Para elegirlos menciono una entre muchas fórmulas posibles: un colegio electoral, integrado por los ex presidentes de la República, designaría, dentro de ciertos criterios, sus miembros iniciales; luego ellos mismos nombrarían sus sucesores. Los periodos serían vitalicios o de duración prolongada.

La oposición a esta propuesta se basa en un argumento elemental: no puede fortalecerse la democracia introduciendo factores no democráticos. Replico diciendo que nadie duda de que Inglaterra es, quizás, la democracia que más se acerca al ideal. Sin embargo, su Cámara de los Lores está integrada por personas nombradas por la Corona en función de sus calidades personales y sus contribuciones en distintos campos. Sus integrantes no votan, es verdad, pero, por encargo de los Comunes, estudian los prospectos de legislación en temas tan trascendentales como salud, pensiones y educación. Sus recomendaciones suelen ser acogidas.

Otro precedente importante lo aporta Italia.
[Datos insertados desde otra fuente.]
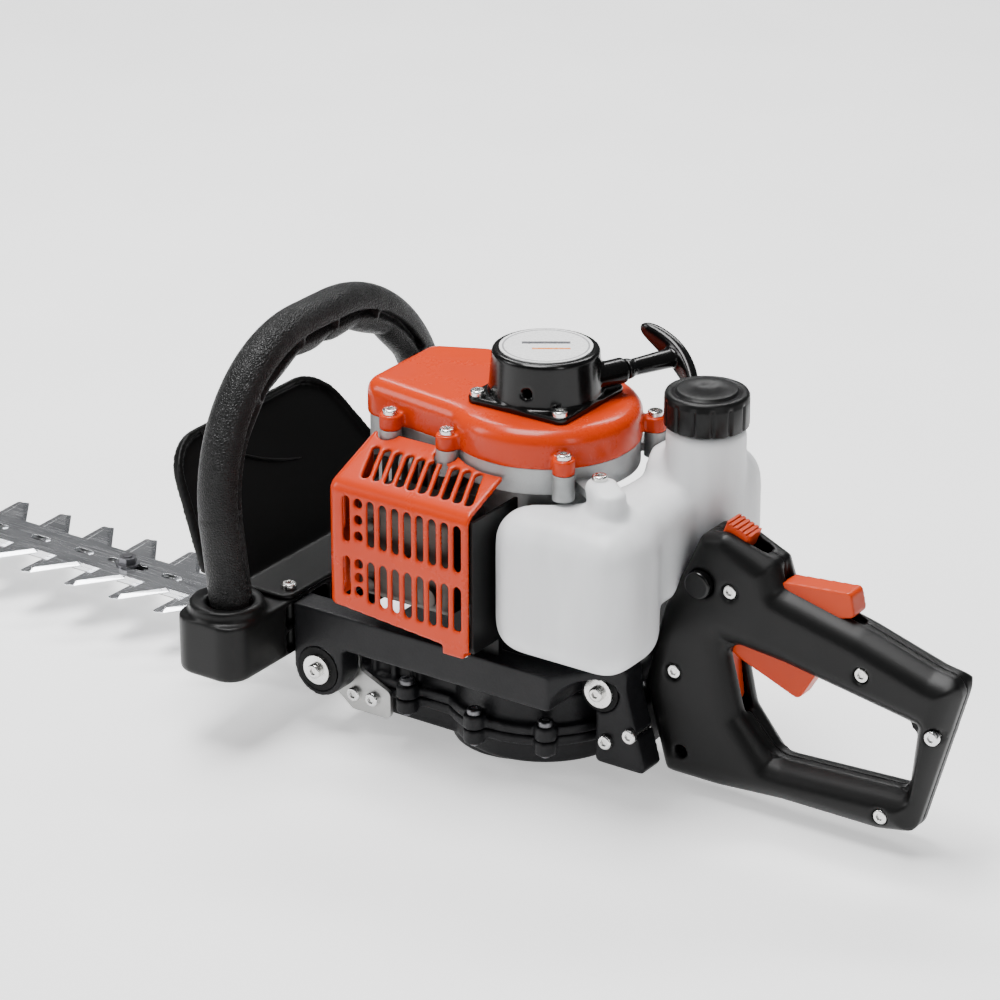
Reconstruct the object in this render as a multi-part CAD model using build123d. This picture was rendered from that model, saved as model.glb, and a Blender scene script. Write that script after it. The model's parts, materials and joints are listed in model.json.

Su presidente puede nombrar senadores vitalicios “a cinco ciudadanos que hayan enaltecido la Patria con sus extraordinarios méritos en el campo social, científico, artístico y literario” .

Hay que resolver, de otro lado, el problema de la poca visibilidad del Congreso que deriva de que el número de sus integrantes -102 en el Senado, más de 260 en la Cámara- es excesivo. Si fueran menos, podríamos seguir con algún cuidado sus actividades y evitaríamos que se escondan, a veces con fines turbios, en el anonimato.

Para reforzar la propuesta de achicar el Congreso debe tenerse en cuenta que en una de las recientes reformas políticas se dispuso que los congresistas deben votar como lo disponga su respectiva bancada. De este modo, lo que importa es la participación relativa de cada partido o movimiento en la correspondiente corporación, no el número absoluto de sus integrantes. Si este se reduce, digamos, en un 25%, nada malo pasa y puede que sí mucho bueno.

Tal vez haya alternativas mejores que estas, pero algo hay que hacer para fortalecer la estimación popular por una institución crucial para la democracia y, por ende, para la preservación de las libertades de cada uno de nosotros.